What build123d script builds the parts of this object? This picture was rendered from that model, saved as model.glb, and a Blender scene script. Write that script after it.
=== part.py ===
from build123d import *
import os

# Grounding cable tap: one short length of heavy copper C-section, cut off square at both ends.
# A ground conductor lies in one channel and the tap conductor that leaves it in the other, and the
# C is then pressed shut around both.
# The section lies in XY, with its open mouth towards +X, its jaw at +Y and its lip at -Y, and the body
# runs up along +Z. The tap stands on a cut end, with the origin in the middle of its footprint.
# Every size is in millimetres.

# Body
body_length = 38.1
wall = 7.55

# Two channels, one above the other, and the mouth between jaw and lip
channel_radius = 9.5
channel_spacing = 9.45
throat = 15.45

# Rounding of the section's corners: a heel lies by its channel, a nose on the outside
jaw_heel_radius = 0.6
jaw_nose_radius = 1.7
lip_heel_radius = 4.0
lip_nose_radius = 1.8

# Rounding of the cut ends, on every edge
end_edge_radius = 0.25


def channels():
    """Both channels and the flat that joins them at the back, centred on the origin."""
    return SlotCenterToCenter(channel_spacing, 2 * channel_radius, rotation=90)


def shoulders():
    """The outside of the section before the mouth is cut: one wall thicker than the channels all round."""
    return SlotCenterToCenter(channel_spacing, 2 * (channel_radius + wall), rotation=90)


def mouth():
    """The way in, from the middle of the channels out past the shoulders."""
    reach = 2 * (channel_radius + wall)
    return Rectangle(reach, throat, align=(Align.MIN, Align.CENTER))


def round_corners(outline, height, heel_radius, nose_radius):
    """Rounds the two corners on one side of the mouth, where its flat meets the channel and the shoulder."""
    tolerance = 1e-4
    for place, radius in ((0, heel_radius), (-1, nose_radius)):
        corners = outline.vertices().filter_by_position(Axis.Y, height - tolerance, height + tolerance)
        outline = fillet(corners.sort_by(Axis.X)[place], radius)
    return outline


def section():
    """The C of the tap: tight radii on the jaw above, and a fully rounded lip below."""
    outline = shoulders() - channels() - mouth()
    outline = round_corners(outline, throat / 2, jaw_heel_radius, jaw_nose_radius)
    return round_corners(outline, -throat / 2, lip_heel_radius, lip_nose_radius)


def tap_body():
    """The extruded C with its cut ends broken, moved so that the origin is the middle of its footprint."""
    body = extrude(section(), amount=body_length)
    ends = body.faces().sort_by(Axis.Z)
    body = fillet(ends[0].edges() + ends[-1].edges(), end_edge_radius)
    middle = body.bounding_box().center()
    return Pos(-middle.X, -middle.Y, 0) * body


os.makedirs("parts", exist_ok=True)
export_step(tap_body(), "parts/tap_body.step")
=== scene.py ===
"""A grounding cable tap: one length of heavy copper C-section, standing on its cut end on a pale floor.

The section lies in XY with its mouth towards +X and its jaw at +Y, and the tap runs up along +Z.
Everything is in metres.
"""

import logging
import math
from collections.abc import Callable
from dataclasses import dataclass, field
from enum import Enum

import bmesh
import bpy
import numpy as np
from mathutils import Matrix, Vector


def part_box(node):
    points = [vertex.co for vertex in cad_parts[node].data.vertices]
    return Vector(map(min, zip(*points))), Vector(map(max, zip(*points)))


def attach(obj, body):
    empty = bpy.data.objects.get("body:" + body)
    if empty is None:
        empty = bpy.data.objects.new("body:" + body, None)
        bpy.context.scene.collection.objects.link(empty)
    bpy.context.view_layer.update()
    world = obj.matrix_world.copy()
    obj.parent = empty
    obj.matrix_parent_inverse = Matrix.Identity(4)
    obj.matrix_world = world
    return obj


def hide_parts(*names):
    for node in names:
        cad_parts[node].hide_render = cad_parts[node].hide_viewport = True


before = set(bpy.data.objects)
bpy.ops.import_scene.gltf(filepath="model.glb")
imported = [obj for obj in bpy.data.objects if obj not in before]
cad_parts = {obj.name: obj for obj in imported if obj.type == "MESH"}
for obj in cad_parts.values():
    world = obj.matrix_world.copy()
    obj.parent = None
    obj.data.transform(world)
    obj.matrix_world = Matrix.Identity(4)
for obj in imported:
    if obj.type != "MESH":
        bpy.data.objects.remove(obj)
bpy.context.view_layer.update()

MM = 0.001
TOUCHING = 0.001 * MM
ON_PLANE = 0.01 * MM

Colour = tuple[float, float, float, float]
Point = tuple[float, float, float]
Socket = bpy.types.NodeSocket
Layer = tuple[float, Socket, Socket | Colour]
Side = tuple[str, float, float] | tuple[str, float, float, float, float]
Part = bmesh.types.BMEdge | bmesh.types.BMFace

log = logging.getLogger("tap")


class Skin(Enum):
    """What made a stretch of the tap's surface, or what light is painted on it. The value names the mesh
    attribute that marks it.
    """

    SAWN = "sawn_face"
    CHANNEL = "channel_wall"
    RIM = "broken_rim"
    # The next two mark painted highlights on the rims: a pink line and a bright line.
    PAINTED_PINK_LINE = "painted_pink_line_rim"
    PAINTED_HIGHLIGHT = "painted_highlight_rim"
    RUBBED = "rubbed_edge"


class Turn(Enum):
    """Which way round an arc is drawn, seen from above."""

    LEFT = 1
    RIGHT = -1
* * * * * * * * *
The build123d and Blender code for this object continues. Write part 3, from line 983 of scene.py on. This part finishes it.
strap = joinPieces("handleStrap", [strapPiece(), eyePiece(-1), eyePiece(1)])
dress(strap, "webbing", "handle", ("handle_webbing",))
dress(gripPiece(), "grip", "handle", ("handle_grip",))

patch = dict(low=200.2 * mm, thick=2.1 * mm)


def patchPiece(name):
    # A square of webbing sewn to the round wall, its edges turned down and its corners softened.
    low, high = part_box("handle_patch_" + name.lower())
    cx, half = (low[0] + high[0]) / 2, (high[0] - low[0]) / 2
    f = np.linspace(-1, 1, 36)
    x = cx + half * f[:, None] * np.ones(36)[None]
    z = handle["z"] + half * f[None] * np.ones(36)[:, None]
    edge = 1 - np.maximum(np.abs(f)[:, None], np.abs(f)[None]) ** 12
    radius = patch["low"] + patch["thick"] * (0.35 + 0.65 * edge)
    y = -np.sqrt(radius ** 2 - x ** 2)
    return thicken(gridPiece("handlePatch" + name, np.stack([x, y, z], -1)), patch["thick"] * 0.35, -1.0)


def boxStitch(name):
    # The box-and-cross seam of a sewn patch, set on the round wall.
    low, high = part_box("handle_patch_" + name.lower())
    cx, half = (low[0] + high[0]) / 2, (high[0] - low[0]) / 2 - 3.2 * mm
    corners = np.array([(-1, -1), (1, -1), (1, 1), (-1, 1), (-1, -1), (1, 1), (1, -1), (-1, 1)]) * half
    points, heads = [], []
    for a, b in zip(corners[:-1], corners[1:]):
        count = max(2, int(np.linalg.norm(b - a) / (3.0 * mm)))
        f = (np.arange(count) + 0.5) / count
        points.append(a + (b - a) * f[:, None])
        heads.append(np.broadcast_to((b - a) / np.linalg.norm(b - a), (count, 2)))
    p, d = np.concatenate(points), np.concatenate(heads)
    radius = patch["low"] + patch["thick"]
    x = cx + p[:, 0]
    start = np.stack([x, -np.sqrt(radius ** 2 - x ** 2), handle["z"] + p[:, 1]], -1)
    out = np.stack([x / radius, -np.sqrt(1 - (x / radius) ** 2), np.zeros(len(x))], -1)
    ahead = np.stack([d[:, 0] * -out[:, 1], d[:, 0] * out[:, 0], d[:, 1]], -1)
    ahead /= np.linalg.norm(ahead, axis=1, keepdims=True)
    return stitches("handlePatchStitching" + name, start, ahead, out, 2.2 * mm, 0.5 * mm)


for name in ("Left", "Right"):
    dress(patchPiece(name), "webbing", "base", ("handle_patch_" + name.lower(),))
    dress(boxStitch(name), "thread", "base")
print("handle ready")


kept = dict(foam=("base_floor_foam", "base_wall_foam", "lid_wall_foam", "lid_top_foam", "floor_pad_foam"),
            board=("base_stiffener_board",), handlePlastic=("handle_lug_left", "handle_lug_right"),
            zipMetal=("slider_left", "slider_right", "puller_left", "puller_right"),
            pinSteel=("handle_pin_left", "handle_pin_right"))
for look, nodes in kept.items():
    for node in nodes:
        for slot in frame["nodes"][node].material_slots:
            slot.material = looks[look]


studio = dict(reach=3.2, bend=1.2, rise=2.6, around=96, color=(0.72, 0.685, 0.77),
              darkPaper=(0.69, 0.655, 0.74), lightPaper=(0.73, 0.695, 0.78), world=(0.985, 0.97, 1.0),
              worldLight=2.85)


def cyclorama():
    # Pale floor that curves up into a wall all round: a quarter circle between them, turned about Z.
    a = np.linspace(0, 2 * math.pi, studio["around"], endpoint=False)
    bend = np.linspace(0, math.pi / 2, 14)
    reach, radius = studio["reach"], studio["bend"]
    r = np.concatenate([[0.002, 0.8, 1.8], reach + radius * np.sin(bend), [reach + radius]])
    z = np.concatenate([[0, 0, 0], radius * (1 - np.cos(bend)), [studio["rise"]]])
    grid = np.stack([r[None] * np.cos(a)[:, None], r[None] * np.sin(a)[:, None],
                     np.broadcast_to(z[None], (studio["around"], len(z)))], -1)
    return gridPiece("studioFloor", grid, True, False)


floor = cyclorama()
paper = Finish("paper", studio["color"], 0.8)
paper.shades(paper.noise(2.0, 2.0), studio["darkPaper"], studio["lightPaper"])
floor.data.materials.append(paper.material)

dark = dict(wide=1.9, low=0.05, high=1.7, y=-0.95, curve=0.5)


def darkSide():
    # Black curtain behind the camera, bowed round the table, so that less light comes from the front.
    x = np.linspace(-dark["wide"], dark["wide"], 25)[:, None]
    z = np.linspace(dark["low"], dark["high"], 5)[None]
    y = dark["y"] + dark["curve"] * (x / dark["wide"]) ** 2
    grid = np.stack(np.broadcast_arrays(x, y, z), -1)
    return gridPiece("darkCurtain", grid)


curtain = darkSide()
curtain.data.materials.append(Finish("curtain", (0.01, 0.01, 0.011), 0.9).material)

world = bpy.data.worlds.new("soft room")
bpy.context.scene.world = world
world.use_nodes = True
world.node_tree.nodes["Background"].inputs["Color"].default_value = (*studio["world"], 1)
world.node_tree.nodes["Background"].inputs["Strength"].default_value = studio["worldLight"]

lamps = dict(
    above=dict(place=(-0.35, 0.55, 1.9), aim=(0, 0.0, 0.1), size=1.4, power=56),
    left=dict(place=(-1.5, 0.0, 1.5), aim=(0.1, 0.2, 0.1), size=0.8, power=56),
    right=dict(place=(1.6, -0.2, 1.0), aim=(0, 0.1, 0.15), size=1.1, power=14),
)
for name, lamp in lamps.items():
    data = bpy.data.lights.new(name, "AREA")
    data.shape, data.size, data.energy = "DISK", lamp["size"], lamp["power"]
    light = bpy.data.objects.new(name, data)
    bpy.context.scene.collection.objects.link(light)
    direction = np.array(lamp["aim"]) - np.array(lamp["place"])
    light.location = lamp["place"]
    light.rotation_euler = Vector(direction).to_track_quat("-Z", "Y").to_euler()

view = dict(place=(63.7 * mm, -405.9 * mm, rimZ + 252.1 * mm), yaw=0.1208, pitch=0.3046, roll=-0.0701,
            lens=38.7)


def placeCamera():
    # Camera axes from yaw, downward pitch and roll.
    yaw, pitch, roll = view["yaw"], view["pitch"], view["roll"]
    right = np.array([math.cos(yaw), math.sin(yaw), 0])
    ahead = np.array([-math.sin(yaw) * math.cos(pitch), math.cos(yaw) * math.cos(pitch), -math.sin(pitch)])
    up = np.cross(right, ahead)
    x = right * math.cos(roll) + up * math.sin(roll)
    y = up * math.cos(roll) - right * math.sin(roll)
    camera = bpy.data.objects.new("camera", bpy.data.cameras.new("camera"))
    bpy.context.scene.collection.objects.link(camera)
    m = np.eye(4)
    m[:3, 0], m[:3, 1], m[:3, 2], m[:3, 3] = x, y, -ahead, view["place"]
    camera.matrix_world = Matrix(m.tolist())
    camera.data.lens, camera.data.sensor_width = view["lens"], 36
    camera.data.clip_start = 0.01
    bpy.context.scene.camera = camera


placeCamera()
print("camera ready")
* * * * * * * * *
# EXERCISE DIRECTIONS:
Using the data above, extract exactly the lines from the one that holds "ends = body.faces().sort_by(Axis.Z)" to the one that holds "bpy.data.objects.remove(obj)", both ends included, and no others.

# THE RESULT:
    ends = body.faces().sort_by(Axis.Z)
    body = fillet(ends[0].edges() + ends[-1].edges(), end_edge_radius)
    middle = body.bounding_box().center()
    return Pos(-middle.X, -middle.Y, 0) * body


os.makedirs("parts", exist_ok=True)
export_step(tap_body(), "parts/tap_body.step")
=== scene.py ===
"""A grounding cable tap: one length of heavy copper C-section, standing on its cut end on a pale floor.

The section lies in XY with its mouth towards +X and its jaw at +Y, and the tap runs up along +Z.
Everything is in metres.
"""

import logging
import math
from collections.abc import Callable
from dataclasses import dataclass, field
from enum import Enum

import bmesh
import bpy
import numpy as np
from mathutils import Matrix, Vector


def part_box(node):
    points = [vertex.co for vertex in cad_parts[node].data.vertices]
    return Vector(map(min, zip(*points))), Vector(map(max, zip(*points)))


def attach(obj, body):
    empty = bpy.data.objects.get("body:" + body)
    if empty is None:
        empty = bpy.data.objects.new("body:" + body, None)
        bpy.context.scene.collection.objects.link(empty)
    bpy.context.view_layer.update()
    world = obj.matrix_world.copy()
    obj.parent = empty
    obj.matrix_parent_inverse = Matrix.Identity(4)
    obj.matrix_world = world
    return obj


def hide_parts(*names):
    for node in names:
        cad_parts[node].hide_render = cad_parts[node].hide_viewport = True


before = set(bpy.data.objects)
bpy.ops.import_scene.gltf(filepath="model.glb")
imported = [obj for obj in bpy.data.objects if obj not in before]
cad_parts = {obj.name: obj for obj in imported if obj.type == "MESH"}
for obj in cad_parts.values():
    world = obj.matrix_world.copy()
    obj.parent = None
    obj.data.transform(world)
    obj.matrix_world = Matrix.Identity(4)
for obj in imported:
    if obj.type != "MESH":
        bpy.data.objects.remove(obj)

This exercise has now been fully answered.